Ni autoritario ni democrático, sino todo lo contrario. Las primeras iniciativas, giras y decisiones del presidente electo esbozan una actitud más modernizante y abierta de la que podría haberse anticipado, habida cuenta su procedencia de un grupo político tan tradicional y cerrado como el de Atlacomulco. Peña Nieto parece dispuesto a encarar con presteza varias reformas imprescindibles para activar la economía, pero al mismo tiempo ha mostrado sensibilidad para abordar los impactos sociales y políticos de tales medidas. O por lo menos así lo parece.

Pero una lectura más acuciosa de sus proyectos y la manera en que se están instrumentando revela la identidad esencialmente práctica y eficientista de su estilo de gobierno. No es una regresión política lo que se nos viene, ni una restauración del viejo régimen. Lo que tendremos es una tripulación al mando de una locomotora cuyas calderas de leña serán reemplazadas por motores de diesel. Avisarán de las partidas del tren a los distintos vagones de la sociedad mexicana, y dejarán que unos y otros se suban como puedan o se queden en el camino.

Reducirán su marcha implacable sólo cuando el costo político o la crítica social sea tal que ponga en riesgo los objetivos de su reforma o el crecimiento económico. Preferirán ceder y negociar que reprimir, salvo cuando se trate de asuntos absolutamente clave de su matriz reformista.

Las primeras acciones muestran claramente ese derrotero. El equipo de transición apoyó la reforma laboral de Calderón, que anticipaba en buena medida la del propio Peña Nieto. No es cosa menor, porque entre sus propuestas la reforma incluía el combate a la opacidad sindical, clave de la sobrevivencia de los liderazgos sempiternos. El propio líder de la CTM, perteneciente al PRI, criticó a Peña por apoyar esta reforma y señaló que en sus viajes internacionales el presidente electo sólo se reúne con mandatarios y empresarios, pero no con trabajadores.

Me parece que tales declaraciones van para la tribuna. En la práctica, los operadores de Peña Nieto en el Congreso, Manlio Fabio Beltrones (diputados) y Emilio Gamboa (senadores), han tomado el punto de vista de los líderes sindicales y están a punto de lograr que la reforma laboral sea lastrada de los contenidos democratizantes, y en cambio sí incorpore la flexibilidad de contratación y despido que exigían empresarios e inversionistas.

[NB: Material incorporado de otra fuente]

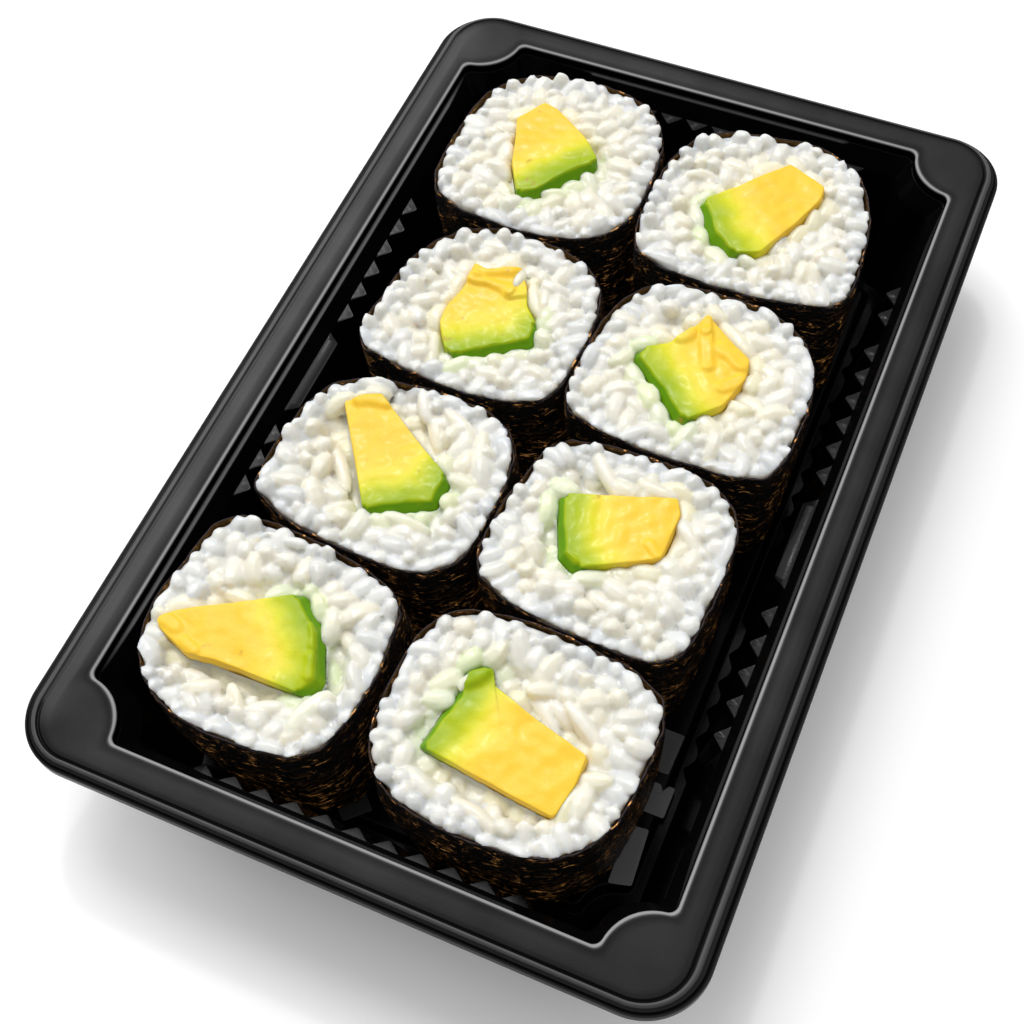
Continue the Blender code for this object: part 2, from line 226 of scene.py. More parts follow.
def noise(tree, where, scale, detail=3.0, roughness=0.5):
    """Cloudy noise with about scale blots to the metre."""
    node = add_node(tree, "TexNoise", {"Vector": where}, Scale=scale, Detail=detail,
                    Roughness=roughness)
    return node.outputs["Fac"]


def bump(tree, height, distance, strength=1.0, normal=None):
    """Relief finer than the mesh, over an earlier relief where one is given."""
    node = add_node(tree, "Bump", {"Height": height}, Distance=distance, Strength=strength)
    if normal is not None:
        tree.links.new(normal, node.inputs["Normal"])
    return node.outputs["Normal"]


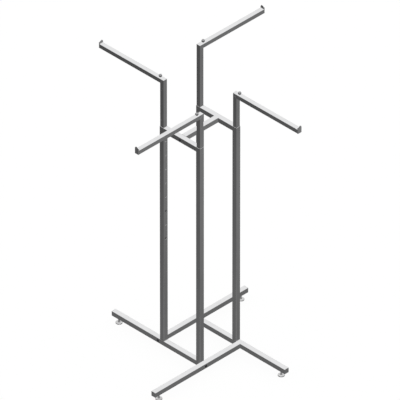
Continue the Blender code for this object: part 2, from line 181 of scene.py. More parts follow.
def make_reflector():
    """What the chrome mirrors below it, in place of the white floor: a wide dim bowl. It is darkest
    towards -X -Y, a pool of light low in front catches the rims of the feet, and its wall
    lightens up to the sky."""
    bm = bmesh.new()
    add_bar(bm, BOWL_SIDES, BOWL_RADIUS, BOWL_TOP + BOWL_DEPTH,
            Matrix.Translation((0, 0, (BOWL_TOP - BOWL_DEPTH) / 2)))
    lid = [f for f in bm.faces if all(v.co.z > 0 for v in f.verts)]
    bmesh.ops.delete(bm, geom=lid, context="FACES_ONLY")
    bowl = link_mesh(bm, "studio_reflector")

    material, tree, output = new_material("reflector")
    place = tree.nodes.new("ShaderNodeNewGeometry").outputs["Position"]

    def measure(operation, vector, low, high, smooth=True):
        """A place's dot product with a vector, or its distance from it: 0 at low, 1 at high."""
        gauge = tree.nodes.new("ShaderNodeVectorMath")
        gauge.operation = operation
        gauge.inputs[1].default_value = vector
        limits = tree.nodes.new("ShaderNodeMapRange")
        limits.interpolation_type = "SMOOTHSTEP" if smooth else "LINEAR"
        limits.inputs["From Min"].default_value = low
        limits.inputs["From Max"].default_value = high
        tree.links.new(place, gauge.inputs[0])
        tree.links.new(gauge.outputs["Value"], limits.inputs["Value"])
        return limits.outputs["Result"]

    def blend(level, share, target):
        mix = tree.nodes.new("ShaderNodeMix")
        tree.links.new(share, mix.inputs["Factor"])
        tree.links.new(level, mix.inputs["A"])
        mix.inputs["B"].default_value = target
        return mix.outputs["Result"]

    diagonal = Vector((1, 1, 0)).normalized()
    ramp = tree.nodes.new("ShaderNodeValToRGB")
    while len(ramp.color_ramp.elements) < len(BOWL_LEVELS):
        ramp.color_ramp.elements.new(0.5)
    for element, (reach, level) in zip(ramp.color_ramp.elements, BOWL_LEVELS):
        element.position = 0.5 + reach / (2 * BOWL_REACH)
        element.color = (level, level, level, 1)
    tree.links.new(measure("DOT_PRODUCT", diagonal, -BOWL_REACH, BOWL_REACH, smooth=False),
                   ramp.inputs["Fac"])
    fade_start, fade_end = POOL_EDGE
    in_pool = measure("DISTANCE", POOL, fade_end, fade_start)
    level = blend(ramp.outputs["Color"], in_pool, POOL_LEVEL)
    level = blend(level, measure("DOT_PRODUCT", UP, BOWL_RISE, BOWL_TOP), SKY)
    glow = tree.nodes.new("ShaderNodeEmission")
    tree.links.new(level, glow.inputs["Strength"])
    tree.links.new(glow.outputs[0], output.inputs["Surface"])
    bowl.data.materials.append(material)
    bowl.visible_camera = False
    bowl.visible_diffuse = False
    bowl.visible_shadow = False
    bowl.visible_transmission = False
    bowl.visible_volume_scatter = False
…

Ni siquiera creo que esta actitud (una reforma laboral deslactosada) haya sido una estrategia puntualmente planeada por el equipo de Peña Nieto. Estoy seguro de que algunos tecnócratas que le rodean habrían visto con simpatía cambios sindicales que permitieran al sistema deshacerse de los estratos momificados que controlan la mano de obra organizada en México. Pero tampoco era su prioridad. Buscaban modificaciones en la ley del trabajo sobre las que no iban a transigir (temas de contratación y despido), y dejarían a las correlaciones de fuerzas políticas la definición de los alcances de la democracia sindical. En otras palabras, echaron a andar la locomotora hacia los objetivos buscados, y dejaron que los actores políticos resolvieran los aspectos que, a su juicio, resultan complementarios (en este caso los temas de democracia sindical).

Creo que esa será la tónica del nuevo gobierno. Implacable en los objetivos, es decir, la dirección y la velocidad de la marcha, y tolerante en la manera en que los pasajeros se acomoden en los vagones. Claro, siempre y cuando tales acomodos o desacomodos no amenacen la estabilidad y el destino del tren.

Algo similar sucederá con el programa sobre inseguridad pública, la reforma energética (léase apertura de Pemex) y la reforma fiscal que están en preparación. Peña Nieto ha prometido un crecimiento anual promedio de 6% durante su sexenio. Y para eso requiere fuerte inversión privada, de allí la necesidad de las reformas económicas y la disminución de la violencia. Pero también necesita condiciones mínimas de estabilidad social y recursos ingentes para mejorar la infraestructura económica. Por eso la urgencia de una reforma fiscal.

En estos temas serán categóricos e inflexibles, pero con mucha mano izquierda para negociar los detalles. Esto significa que están dispuestos a tocar los intereses monopólicos sólo en aquello que beneficie la acumulación en su conjunto. En todo lo demás, como fue el caso de las cúpulas sindicales, terminarán cediendo antes los poderes de facto.

No será fácil calificar al régimen peñanietista. No será un gobierno autoritario, pero tampoco inaugurará un régimen democrático. Me temo que lo decisivo sucederá en los vagones. O dicho de otro modo, el diablo está en los detalles.